College Baseball Notes Dave Snow isn’t the only coach impressed with Loyola’s strong showing this season. Asked to appraise the Lions, Pepperdine’s Dave Gorrie said: “That’s a very good club. They have a good third baseman, a good shortstop, a good center fielder, and good pitching. They have some guys who can run. And they hit. They can put together an inning.” . . . The third baseman is Chris Donnels, a sophomore. Donnels, the Lions’ cleanup hitter, has been doing just that. He leads the WCAC in home runs and RBIs. He began the week with 14 homers, 65 RBIs and a .354 average. The shortstop is Carl Fraticelli, a sophomore who has good range and a very strong arm. The center fielder is senior Billy Bean, who began the week with a .368 average, 5 homers and 49 RBIs. Bean, a fine defensive player, has six assists. In the second game of Saturday’s doubleheader, he made a play that the Angels’ Gary Pettis could be proud of. He raced into deep left-center, dived, and while completely outstretched, caught a sinking line drive hit by Chris Sloniger.

Pepperdine’s Mike Fetters had a strong outing in last Saturday’s seven-inning first game. The junior right-hander yielded three runs and six hits, including homers by Jim McAnany and Donnels, in the first three innings, but blanked the Lions on no hits the rest of the way. He got out of a bases-loaded jam--two walks and hit batter--in the fifth by striking out McAnany. In all, Fetters struck out 12. What made his performance all the more impressive is that he was ill all week with strep throat and Thursday had a temperature of 103. Fetters is 9-4 with a 3.27 ERA and has 118 strikeouts in 110 innings.

Tony Lewis lowered his WCAC-leading ERA to 2.39 last Friday when he pitched a five-hitter to beat Loyola, 2-1. The junior right-hander is 7-3. . . . Tim Layana went the distance to win the second game Saturday, but that’s not news. The senior right-hander now has completed 10 of his 13 starts. In addition to his 12 victories, he has saved five games, and has 103 strikeouts in 124 innings. His ERA is a respectable 3.55.

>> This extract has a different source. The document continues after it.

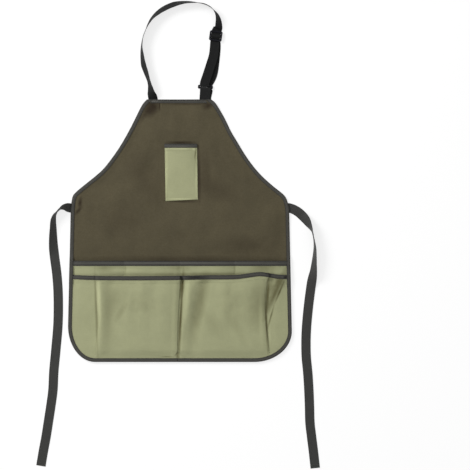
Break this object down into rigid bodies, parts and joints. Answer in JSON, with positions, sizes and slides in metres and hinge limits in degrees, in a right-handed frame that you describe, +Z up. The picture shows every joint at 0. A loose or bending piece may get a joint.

Stanford had an opportunity to pad its lead in the Pacific 10 Southern Division when it played fifth-place USC while its two closest pursuers, UCLA and Arizona, were playing one another. But the suddenly resurgent Trojans spoiled the plan as they swept the three-game series. UCLA, meanwhile, won two of three from Arizona, including a 14-13 victory Sunday, moving into first place with a 15-9 record. Stanford and Arizona are tied for second at 14-10. . . . Stanford had won seven of its last eight games with USC. The sweep increased the Trojans’ winning streak to five. . . . UCLA trailed Arizona Sunday, 13-7, going into the bottom of the seventh inning, but the Bruins scored seven runs to take the lead. Bill Haselman capped the rally with a three-run homer.